You can use the parser() function to extract text content from various document formats. This is particularly useful when you need to process documents before using them in your AI applications.


Generate a User/Org API key

You will need to generate an API key to authenticate your requests. For more information, visit the User/Org API key documentation.


Limitations

  • Maximum file size: 10 MB
  • Supported file formats:
    • Text files (.txt)
    • Markdown (.md)
    • PDF documents (.pdf)
    • CSV files (.csv)
    • Excel spreadsheets (.xlsx, .xls)
    • Common programming language files (.js, .py, .java, etc.)

API reference

langbase.parser(options)

Parse documents by running the langbase.parser() function.

Function Signature

langbase.parser(options);

// with types
langbase.parser(options: ParserOptions);

options

  • Name
    options
    Type
    ParserOptions
    Description

    ParserOptions Object

    interface ParserOptions {
    	document: Buffer | File | FormData | ReadableStream;
    	documentName: string;
    	contentType: ContentType;
    }
    

    Following are the properties of the options object.


document

  • Name
    document
    Type
    Buffer | File | FormData | ReadableStream
    Required
    Required
    Description

    The input document to be parsed. Must be one of the supported file formats and under 10 MB in size.


documentName

  • Name
    documentName
    Type
    string
    Required
    Required
    Description

    The name of the document including its extension (e.g., document.pdf).


contentType

  • Name
    contentType
    Type
    ContentType
    Required
    Required
    Description

    The MIME type of the document.
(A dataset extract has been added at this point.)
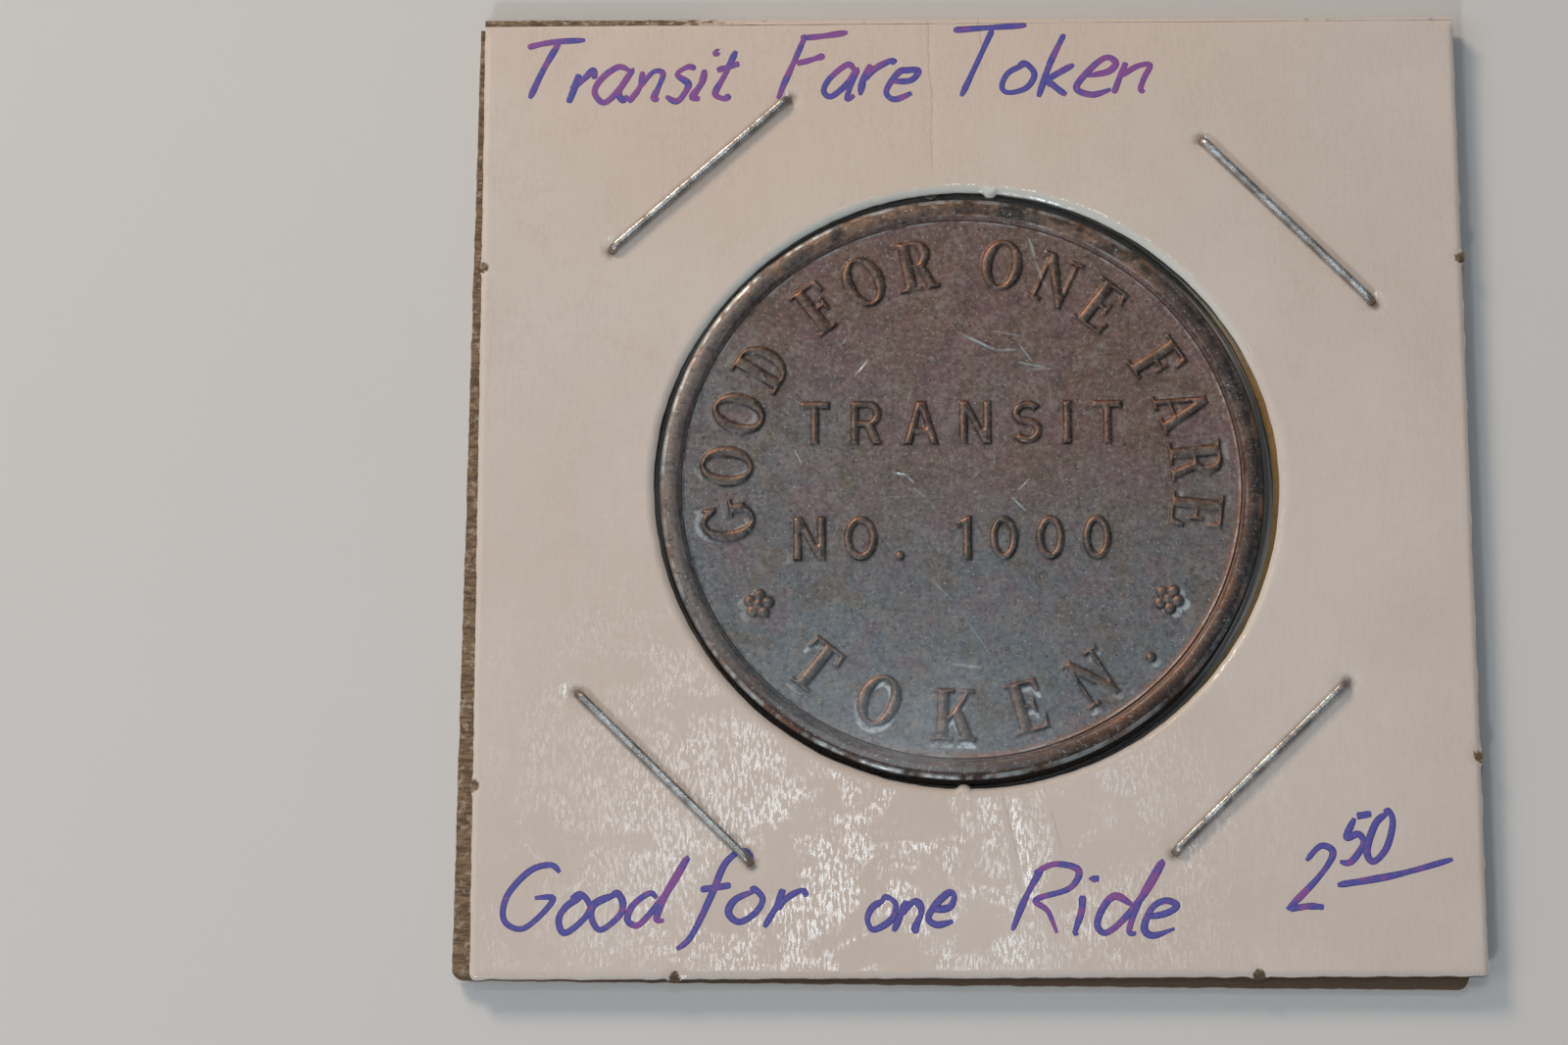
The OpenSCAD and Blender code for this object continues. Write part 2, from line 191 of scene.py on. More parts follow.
class ShaderGraph(Graph):
    """The nodes of one material, with object coordinates in millimetres ready to use."""

    def __init__(self, name: str) -> None:
        """Makes an empty material called name."""
        self.material = bpy.data.materials.new(name)
        self.material.use_nodes = True
        super().__init__(self.material.node_tree)
        coordinates = self.node("ShaderNodeTexCoord")
        self.place = self.node("ShaderNodeVectorMath", {0: coordinates.outputs["Object"], "Scale": 1 / MM},
                               operation="SCALE").outputs[0]

    def axis(self, index: int) -> Expr:
        """One object coordinate in millimetres, 0 for X to 2 for Z."""
        return Expr(self, self.node("ShaderNodeSeparateXYZ", {0: self.place}).outputs[index])

    def noise(self, size: float, detail: float = 3.0, rough: float = 0.55, shift: float = 0.0,
              stretch: tuple[float, float, float] = (1.0, 1.0, 1.0), bend: float = 0.0) -> Expr:
        """Fractal noise from 0 to 1.

        Args:
            size: width of the largest blotch in millimetres.
            detail: number of finer octaves.
            rough: how strong the finer octaves are.
            shift: moves the pattern, so that two uses differ.
            stretch: how many times longer the pattern is along each axis.
            bend: how far the pattern is distorted.

        Returns:
            The noise value.
        """
        scale = [1.0 / (size * s) for s in stretch]
        moved = (shift, shift * 0.7, shift * 0.4)
        mapped = self.node("ShaderNodeMapping", {"Vector": self.place, "Location": moved, "Scale": scale})
        made = self.node("ShaderNodeTexNoise", {"Vector": mapped.outputs[0], "Scale": 1.0, "Detail": detail,
                                                "Roughness": rough, "Distortion": bend})
        return Expr(self, made.outputs[0])

    def attribute(self, name: str) -> Expr:
        """A number that the mesh stores for each of its points."""
        made = self.node("ShaderNodeAttribute", attribute_name=name)
        return Expr(self, made.outputs["Fac"])

    def stroke(self, start: Point, stop: Point, width: float, wobble: Expr) -> Expr:
        """A mask of 1 along a thin line on the XY plane.

        Args:
            start: one end in millimetres.
            stop: the other end.
            width: half width where the mask has faded to 0.
            wobble: noise that bends the line by up to a few tenths of a millimetre.

        Returns:
            The mask.
        """
        across, along = stop[0] - start[0], stop[1] - start[1]
        length = math.hypot(across, along)
        x, y = self.axis(0) - start[0], self.axis(1) - start[1]
        side = (x * along - y * across) / length + (wobble - 0.5) * 0.9
        run = (x * across + y * along) / length
        ends = run.step(-0.2, 0.2) * run.step(length + 0.8, length - 0.8)
        return (side ** 2).step(width ** 2, 0.0) * ends

    def mix(self, share: Any, first: Any, second: Any) -> bpy.types.NodeSocket:
        """A colour between first and second, by share from 0 to 1."""
        made = self.node("ShaderNodeMix", {"Factor": share, "A": first, "B": second}, data_type="RGBA")
        return next(s for s in made.outputs if s.enabled)

    def bump(self, height: Any, depth: float, strength: float = 1.0,
             below: bpy.types.NodeSocket | None = None) -> bpy.types.NodeSocket:
        """A normal bent by height.

        Args:
            height: the height map, from 0 to 1.
            depth: what a height of 1 stands for, in millimetres.
            strength: share of the effect.
            below: another bump that this one lies on.

        Returns:
            The normal.
        """
        inputs = {"Height": height, "Distance": depth * MM, "Strength": strength}
        if below is not None:
            inputs["Normal"] = below
        return self.node("ShaderNodeBump", inputs).outputs[0]

    def surface(self, **inputs: Any) -> bpy.types.Material:
        """Ends the material in a Principled shader; a space in a socket's name is written _."""
        named = {name.replace("_", " "): value for name, value in inputs.items()}
        shader = self.node("ShaderNodeBsdfPrincipled", named)
        return self.shaded(shader.outputs[0])

    def shaded(self, socket: bpy.types.NodeSocket) -> bpy.types.Material:
        """Ends the material in the shader at socket."""
        self.node("ShaderNodeOutputMaterial", {"Surface": socket})
        return self.material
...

Supported MIME types based on file format:

    • Text files (.txt): text/plain
    • Markdown (.md): text/markdown
    • PDF documents (.pdf): application/pdf
    • CSV files (.csv): text/csv
    • Excel spreadsheets:
      • .xlsx: application/vnd.openxmlformats-officedocument.spreadsheetml.sheet
      • .xls: application/vnd.ms-excel
    • Programming language files (all use text/plain):
      • .js: text/plain
      • .py: text/plain
      • .java: text/plain
      • .cpp: text/plain
      • .cs: text/plain
      • Other code files: text/plain

Install the SDK

npm i langbase

Environment variables

.env file

LANGBASE_API_KEY="<USER/ORG-API-KEY>"

langbase.parser() examples

langbase.parser()

import { Langbase } from 'langbase';

const langbase = new Langbase({
	apiKey: process.env.LANGBASE_API_KEY!,
});

async function main() {
	const document = new File(['Your document content'], 'document.txt', {
		type: 'text/plain'
	});

	const result = await langbase.parser({
		document: document,
		documentName: 'document.txt',
		contentType: 'text/plain'
	});

	console.log('Parsed content:', result);
}

main();

Response

Response of langbase.parser() is a Promise<ParserResponse>.

ParserResponse Type

interface ParserResponse {
	documentName: string;
	content: string;
}
  • Name
    documentName
    Type
    string
    Description

    The name of the parsed document.

  • Name
    content
    Type
    string
    Description

    The extracted text content from the document.

ParserResponse Example

{
	"documentName": "document.pdf",
	"content": "Extracted text content from the document..."
}